A final note on the matter of trademarks is that the universe of what is, or can be, a trademark has expanded significantly in the modern era. A company or product name, a symbol or logo – these are the origins of a trademark. But, increasing complexities in markets, products and consumers have brought with them increasing complexities in the conceptualization of a trademark. Colors, sounds, jingles and even smells now receive trademark protection. Product packaging, configuration, components and designs as well as entire interior and exterior layouts of stores and showrooms are all now under the ever-growing “big tent” of trademarks. But, the underlying, unifying and essential aspect of all trademarks – “traditional” and “non-traditional” alike – is the source-identifying requirement. Basically, if something can identify a product’s source, it can quality as a trademark. If it can’t, it can’t.

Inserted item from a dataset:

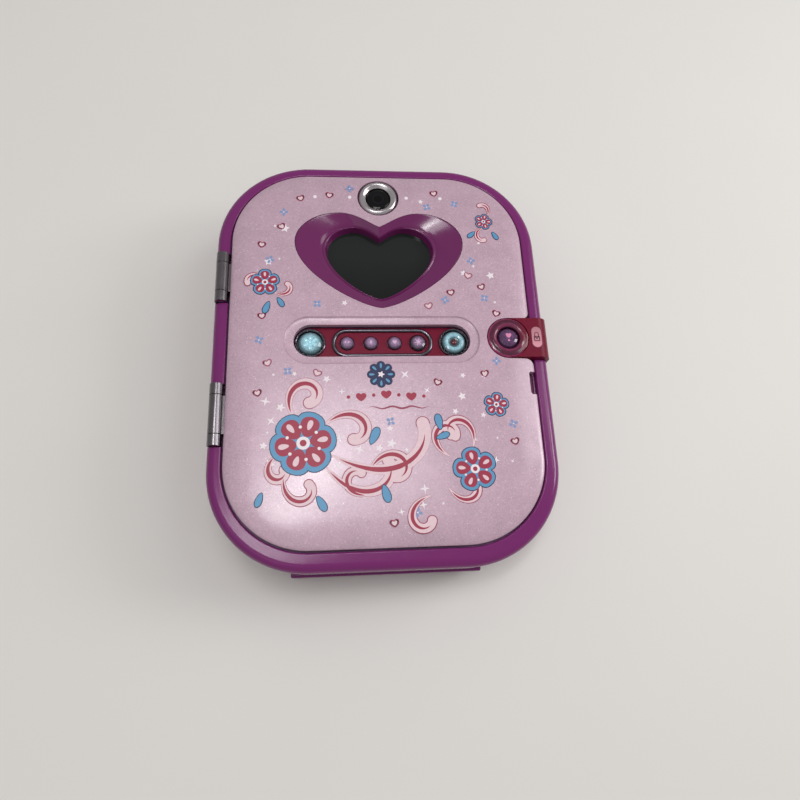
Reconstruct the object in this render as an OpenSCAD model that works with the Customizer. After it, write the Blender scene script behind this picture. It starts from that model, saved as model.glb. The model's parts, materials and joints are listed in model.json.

Finally, it is worth noting that, while each of these types of IP are characterized by the distinctions touched on above, many “creations of the mind” can and do implicate multiple types of IP. For example, a logo may be both a trademark (a source-identifier) as well as a copyright (an original work/design).
Why IP Matters
The public policies noted above underscore the variety of reasons why IP matters – to individuals, to businesses and business owners and to society at large. IP is the means by which a culture and an individual’s art and inventions are supported, valued and protected. IP is also the means by which consumers are protected from faulty, inferior and even dangerous products and the means by which the creators and producers of quality products protect their business and their customers from shoddy products and unfair competition. As such, intellectual property is an invaluable and essential asset to society at large and the individuals who live and work within it.